MIDI with Lumps
The Dark force of dance
batzman at all-electric.com
Sat Mar 27 03:32:11 CET 1999
Y-ellow Y'all.
Out of interest, it would seem that the problem with doing MIDI isn't down
to the Opto after all. It must be the spaghetti I refer to lovingly as
source code. True, the original pull up was way too high but it's got to be
down to my code now.
I hooked up a MIDI out port. Surprisingly easy to do. Because the ATMEL
chips can drive LEDs directly, all I had to do is hook a couple of 220 ohm
resistors and a socket to the TXD port. By sending out exactly what I put
into it, and monitoring it with MIDI monitor software on another computer,
I get exactly the numbers I should. Which pretty much proves that.
It's not the clock speed
It's not the timer set wrong
and!
It's not the Opto.
So that only leaves my crappy software. I'll have to re-write it. You see I
was trying to be smart. What I figured was that instead of dealing with
each byte as they came in, I could stuff them all in a buffer, wait till
there was 3 or more bytes in the buffer and then go hunting for a #B0H.
Finding a B0 would then mean that there would be 2 more bytes containing
data and they could all be processed at the same time. Well that's the
theory. And for that matter, on the simulator it works just fine. But
there's only so much you can simulate. I don't know why the software
doesn't work but when outputting data at certain points within the routine
I get less than predictable results. At one stage I get the entire 3 byte
MIDI message spat back at me where there should only be a single #B0h.
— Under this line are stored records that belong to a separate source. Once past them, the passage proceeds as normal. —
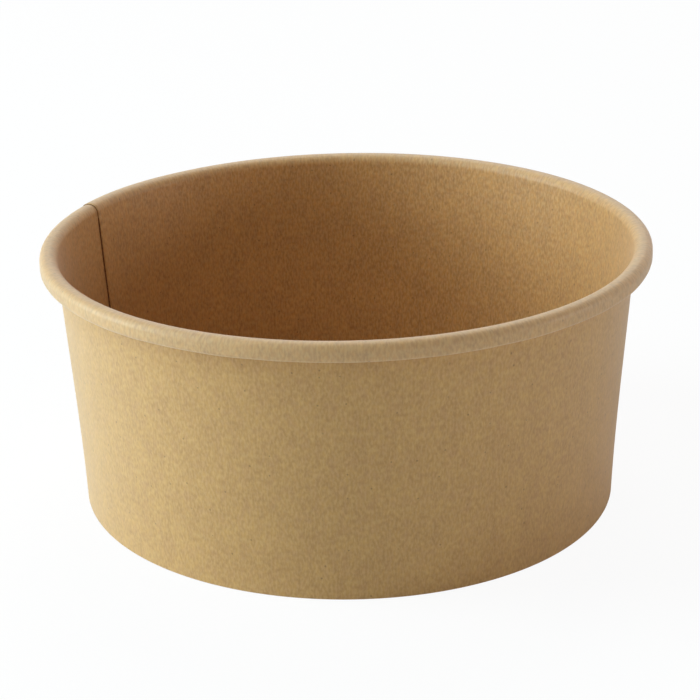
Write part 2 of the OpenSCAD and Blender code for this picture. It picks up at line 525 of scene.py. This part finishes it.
# Floor and lamps: a pale floor that runs out to white, and soft lamps round the bowl
floor_size = 6
floor_pale = 0.97
floor_white_share = 0.93
floor_mesh = bpy.data.meshes.new("floor")
floor_shape = bmesh.new()
bmesh.ops.create_grid(floor_shape, x_segments=1, y_segments=1, size=floor_size / 2)
floor_shape.to_mesh(floor_mesh)
floor_shape.free()
floor = bpy.data.objects.new("floor", floor_mesh)
bpy.context.collection.objects.link(floor)
floor_look, floor_tree, floor_main = new_material("floor")
floor_main.inputs["Base Color"].default_value = (floor_pale, floor_pale, floor_pale, 1)
floor_main.inputs["Roughness"].default_value = 0.9
shine = floor_tree.node("ShaderNodeEmission", None, {"Color": (1, 1, 1, 1), "Strength": 1})
seen = floor_tree.node("ShaderNodeLightPath", output="Is Camera Ray")
mixed = floor_tree.node("ShaderNodeMixShader", None, {"Fac": floor_white_share * seen})
floor_tree.tree.links.new(floor_main.outputs[0], mixed.socket.node.inputs[1])
floor_tree.tree.links.new(shine.socket, mixed.socket.node.inputs[2])
floor_tree.tree.links.new(mixed.socket, floor_tree.tree.nodes["Material Output"].inputs["Surface"])
floor_mesh.materials.append(floor_look)

# Each lamp: degrees round the bowl from the right, degrees above the floor, size, power and colour
KEY_WHITE = (0.79, 1.0, 1.05)
COOL_WHITE = (0.9, 1.0, 1.12)
WARM_WHITE = (1.0, 0.97, 0.94)
LAMPS = (
    ("lamp_left_low", 180, 14, 0.8, 16.2, KEY_WHITE),
    ("lamp_left_high", 180, 46, 0.8, 6.4, KEY_WHITE),
    ("lamp_back_high", 90, 55, 0.8, 6.0, WARM_WHITE),
    ("lamp_front_left_high", 232, 45, 0.8, 1.4, KEY_WHITE),
    ("lamp_front_left_low", 225, 8, 0.35, 1.2, COOL_WHITE),
    ("lamp_right_low", 355, 7, 0.35, 3.9, WARM_WHITE),
)
lamp_far = 1.4
for name, round_at, height_at, size, power, tone in LAMPS:
    lamp_data = bpy.data.lights.new(name, "AREA")
    lamp_data.shape = "DISK"
    lamp_data.size = size
    lamp_data.energy = power
    lamp_data.color = tone
    lamp = bpy.data.objects.new(name, lamp_data)
    bpy.context.collection.objects.link(lamp)
    around = math.radians(round_at)
    above = math.radians(height_at)
    level = math.cos(above)
    towards = Vector((math.cos(around) * level, math.sin(around) * level, math.sin(above)))
    aimed = towards.to_track_quat("Z", "Y").to_matrix().to_4x4()
    lamp.matrix_world = Matrix.Translation(bowl_middle + lamp_far * towards) @ aimed

room_light = 0.18
world = bpy.data.worlds.new("studio")
bpy.context.scene.world = world
world.use_nodes = True
room = Shade(world.node_tree)
seen = room.node("ShaderNodeLightPath", output="Is Camera Ray")
glossy = seen.socket.node.outputs["Is Glossy Ray"]
passed = seen.socket.node.outputs["Is Transmission Ray"]
white = seen.maths("MAXIMUM", seen, Shade(room.tree, glossy))
white = white.maths("MAXIMUM", white, Shade(room.tree, passed))
background = world.node_tree.nodes["Background"]
background.inputs["Color"].default_value = (1, 1, 1, 1)
strength = room_light + (1 - room_light) * white
room.tree.links.new(strength.socket, background.inputs["Strength"])

bpy.context.scene.view_settings.view_transform = "Standard"
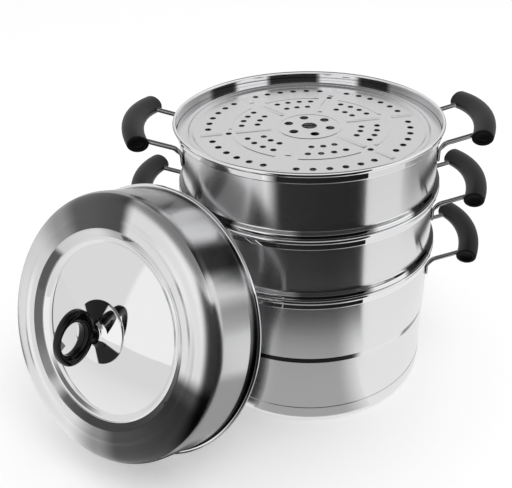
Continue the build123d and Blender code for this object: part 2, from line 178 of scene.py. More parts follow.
def sheet_faces(points, bends, thickness: float, steps: int = 8) -> tuple[np.ndarray, np.ndarray]:
    """Both faces of a bent sheet whose metal lies left of the points.

    The far face is the near one moved by the thickness along each line's left, and its corners are
    where the moved lines cross. A bend's radius holds on its inside, and grows by the thickness on
    its outside.

    Args:
        points: Corners of the near face, as rows of radius and height.
        bends: Inside radius of each bend.
        thickness: Thickness of the sheet.
        steps: Number of pieces that a bend is cut into.

    Returns:
        The rounded near face and the rounded far face, both in the points' order.
    """
    corners = np.asarray(points, float)
    runs = unit(np.diff(corners, axis=0))
    lefts = np.stack([-runs[:, 1], runs[:, 0]], axis=1)
    before, after = lefts[:-1], lefts[1:]
    mitres = (before + after) * thickness / (1 + (before * after).sum(axis=1, keepdims=True))
    far = corners + np.concatenate([lefts[:1] * thickness, mitres, lefts[-1:] * thickness])
    inside = np.asarray(bends, float)
    turns_left = before[:, 0] * after[:, 1] - before[:, 1] * after[:, 0] > 0
    near_bends = np.where(turns_left, inside + thickness, inside)
    far_bends = np.where(turns_left, inside, inside + thickness)
    return rounded(corners, near_bends, steps), rounded(far, far_bends, steps)


def split_at(outline: np.ndarray, height: float) -> np.ndarray:
    """Add a point to an outline where it first rises past a height."""
    index = int(np.argmax(outline[:, 1] > height))
    before, after = outline[index - 1], outline[index]
    share = (height - before[1]) / (after[1] - before[1])
    return np.insert(outline, index, before + share * (after - before), axis=0)


def oval(size: tuple[float, float], middle: tuple[float, float], ends: tuple[float, float], steps: int):
    """Points of an oval: middle plus half the size times the cosine and the sine.

    Args:
        size: Width and height.
        middle: Centre of the oval.
        ends: First and last angle in degrees.
        steps: Number of pieces.

    Returns:
        The points, one row each.
    """
    angle = np.radians(np.linspace(*ends, steps + 1))
    return np.array(middle) + np.array(size) / 2 * np.stack([np.cos(angle), np.sin(angle)], axis=1)


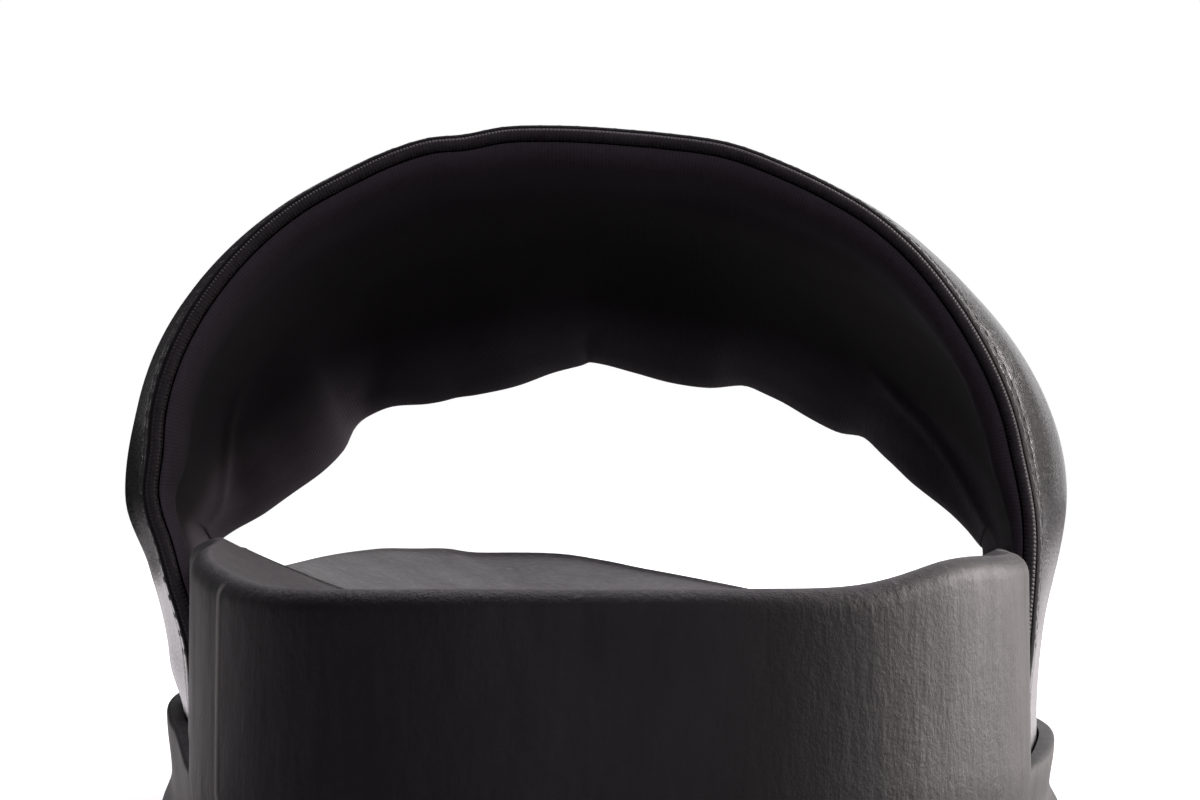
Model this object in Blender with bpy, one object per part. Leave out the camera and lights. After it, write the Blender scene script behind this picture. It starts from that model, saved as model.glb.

I thought this approach would be the most efficient use of CPU cycles. Even
though the processor is running at twice the speed of the original INTEL
part, it has to spit out data from a software generated serial port to
control the rest of the system. So I was hoping to save as many machine
cycles as possible. I failed. I can't predict what is happening in there
using the simulator and I can't see what's happening in there in the
real-world so it's back to the drawing board on this one.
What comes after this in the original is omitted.